Esperanto is mostly infuenced by Classical and Germanic languages, but some words appear Slavic in origin; that's due to Zamenhof's ethnic and his hometown's historical background, as he himself said in his letters:
" To miejsce mego urodzenia i lat dziecinnych, Białystok, nadał kierunek wszystkim moim przyszłym usiłowaniom. Mieszkańcy Białegostoku składali się z Rosjan, Polaków, Niemców i Żydów. Każdy z tych elementów był wrogo ustosunkowany do innych. W takim mieście, bardziej niż gdzie indziej, wrażliwa natura czuje ciężar różnojęzyczności i wnioskuje na każdym kroku, że różność języków jest jedyną lub przynajmniej główną przyczyną, która rozdziela ludzką rodzinę na wrogie części. Wychowano mnie jako idealistę, nauczono, że wszyscy ludzie są braćmi, gdy tymczasem na ulicy i na podwórku wszystko na każdym kroku dawało mi znać, iż ludzie nie istnieją, istnieją jedynie Rosjanie, Polacy, Niemcy, Żydzi." Polish source
"The place of my birth and childhood years, Białystok, shaped all of my future endeavors. Białystok's citizens consisted of Russians, Poles, Germans and Jews. Each of those elements was hostile to the others. In such a city, more that anywhere else, a sensitive nature feels the weight of multilinguality, and at each step draws conclusions that the diversity of languages is the only, or at least the main, reason for dividing the human family into hostile parts. I was raised as an idealist, taught that all the humans are brothers, while at the same time on the streets and playgrounds, everything along the way was letting me know that humans do not exist, there are only Russians, Poles, Germans, Jews."

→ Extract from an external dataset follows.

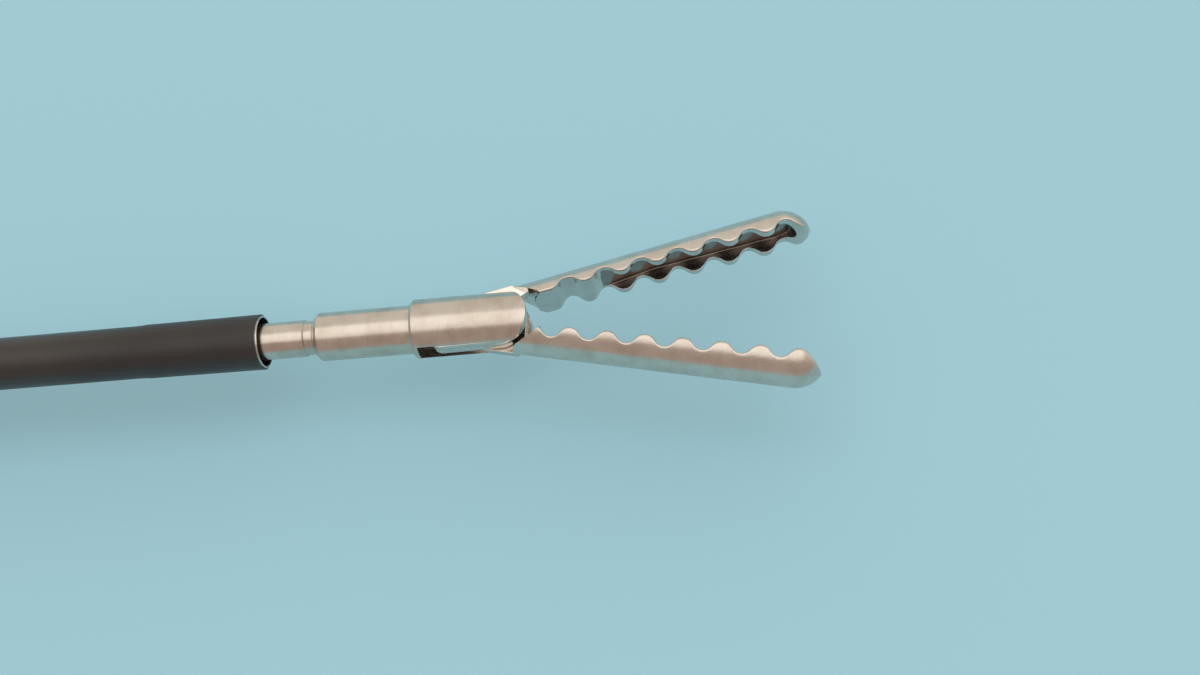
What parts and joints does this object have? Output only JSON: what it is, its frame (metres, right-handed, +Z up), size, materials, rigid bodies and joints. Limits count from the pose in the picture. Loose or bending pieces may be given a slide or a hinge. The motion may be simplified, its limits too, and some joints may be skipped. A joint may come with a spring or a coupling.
{
  "type": "laparoscopic grasper",
  "caption": "Slim laparoscopic grasper: wave-toothed hollow jaws in a slotted fork, insulated shaft drawn back from it, rotation knob, ring handle with ratchet.",
  "frame": {"origin": "on the shaft's axis where its slim insulated length starts, 1 mm ahead of the rotation knob", "axes": "+X along the shaft towards the jaws; +Z up, along the axis of the jaw, lever and catch hinges, with the instrument lying on its side; the grips reach to -Y"},
  "size_m": [0.435, 0.1165, 0.019],
  "materials": {
    "jaw_steel": "satin",
    "satin_steel": "satin",
    "pin_steel": "polished",
    "tube_steel": "satin",
    "shaft_insulation": "satin",
    "knob_plastic": "satin",
    "seal_rubber": "matte",
    "handle_plastic": "satin",
    "contact_brass": "polished"
  },
  "bodies": {
    "root": {"handle_shell_upper": "handle_plastic", "handle_shell_lower": "handle_plastic", "lever_pivot_screw": "pin_steel", "lever_pivot_nut": "pin_steel", "shell_screws": "pin_steel", "catch_pin": "pin_steel", "hf_connector": "contact_brass", "hf_collar": "knob_plastic", "hf_contact": "contact_brass", "flush_port": "satin_steel", "catch_spring": "pin_steel"},
    "rotor": {"jaw_fork": "satin_steel", "jaw_pivot_pin": "pin_steel", "insert_body": "satin_steel", "inner_tube": "satin_steel", "rotation_knob": "knob_plastic", "knob_core": "tube_steel", "shaft_seal": "seal_rubber"},
    "outer_tube": {"shaft_tube": "tube_steel", "shaft_socket": "tube_steel", "shaft_insulation": "shaft_insulation", "latch_collar": "tube_steel"},
    "pull_rod": {"pull_rod": "pin_steel", "rod_ball": "pin_steel", "drive_pin": "pin_steel"},
    "jaw_upper": {"jaw_upper": "jaw_steel"},
    "jaw_lower": {"jaw_lower": "jaw_steel"},
    "thumb_lever": {"thumb_lever": "handle_plastic", "ratchet_rack": "satin_steel", "rack_pin": "pin_steel"},
    "ratchet_catch": {"ratchet_catch": "satin_steel"},
    "tube_lock": {"tube_lock": "tube_steel"},
    "flush_cap": {"flush_cap": "seal_rubber"}
  },
  "joints": [
    {"name": "shaft_rotation", "type": "hinge", "parent": "root", "child": "rotor", "pos_m": [0, 0, 0], "axis": [1, 0, 0], "continuous": true},
    {"name": "tube_slide", "type": "slide", "parent": "rotor", "child": "outer_tube", "axis": [1, 0, 0], "range_m": [0, 0.0128]},
    {"name": "lever_hinge", "type": "hinge", "parent": "root", "child": "thumb_lever", "pos_m": [-0.058, -0.00576, 0], "axis": [0, 0, 1], "range_deg": [-13.9, 10]},
    {"name": "rod_slide", "type": "slide", "parent": "rotor", "child": "pull_rod", "axis": [1, 0, 0], "range_m": [-0.00101, 0.0014]},
    {"name": "jaw_upper_hinge", "type": "hinge", "parent": "rotor", "child": "jaw_upper", "pos_m": [0.3001, 0, 0], "axis": [0, 0, 1], "range_deg": [-12.8, 17.8]},
    {"name": "jaw_lower_hinge", "type": "hinge", "parent": "rotor", "child": "jaw_lower", "pos_m": [0.3001, 0, 0], "axis": [0, 0, 1], "range_deg": [-17.8, 12.8]},
    {"name": "catch_hinge", "type": "hinge", "parent": "root", "child": "ratchet_catch", "pos_m": [-0.03601, -0.037, 0], "axis": [0, 0, -1], "range_deg": [0, 9.5]},
    {"name": "lock_slide", "type": "slide", "parent": "rotor", "child": "tube_lock", "axis": [0, -1, 0], "range_m": [0, 0.001]},
    {"name": "cap_slide", "type": "slide", "parent": "root", "child": "flush_cap", "axis": [0, 1, 0], "range_m": [0, 0.006]}
  ],
  "couplings": [
    {"joint": "rod_slide", "follows": "lever_hinge", "m_per_rad": -0.00576},
    {"joint": "jaw_upper_hinge", "follows": "lever_hinge", "ratio": -1.28},
    {"joint": "jaw_lower_hinge", "follows": "lever_hinge", "ratio": 1.28}
  ]
}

The sentiment behind the reason for Esperanto's creation is really beautiful.
According to this article, Esperanto is:
In 75% influenced by Romance languages, mostly French ;
In 13% influenced by Greek and Latin;
In up to 10% influenced by Germanic languages, in particular German and English;
In 1% consists of words invented by Zamenhof;
In 1% influenced by Slavic languages;
Edit: According to another source (an etymology estimate from 1987): 84% - Latin languages, 14% - Germanic based, 2% Slavic and Greek.
So it's not 13% Greek only, rather Greek and Latin. Also, many Romance (Germanic and Slavic, too) languages use words delivered from one of the Classical languages, Latin especially for Italic ones, so the word roots should probably be considered as having more than one etymological influence. After all, Esperanto is a lingua franca and it was only logical that the creator would pick words that existed in multiple languages ;)
Another issue is grammar and it's really difficult to discern the exact influences there, because many languages share similar grammatical construction. The suffixes -n and -j probably come from Classical Greek.
I don't speak Esperanto or Russian well enough to pick appropiate examples, but here are some words that are Polish in origin:
PL->EPO (ENG): kot->kato (a cat), barszcz-> barĉo (borscht), czy-> ĉu (whether), krata-> krado (a grating), lutować-> luti (to solder), piłka->pilko (a ball), szelki-> ŝelko (suspenders), mość->[via] moŝto ([your] highness), dom->domo (house), mysz->muŝo (mouse),
I hope you find this interesting, as I certainly did :)
I just found another source and added it to the post. I don't know Greek almost at all, but many words, as with the Romance languages, are influenced by Latin. So it's probably not possible to clearly discern one source, rather multiple interexchangeable ones exist.
Here is a list of words considered influenced by Ancient Greek. I'm not sure how many words are there in modern Esperanto (older citations said about 900 word roots but it's been since then increased) and for how many percent the vocabulary from that list would make up?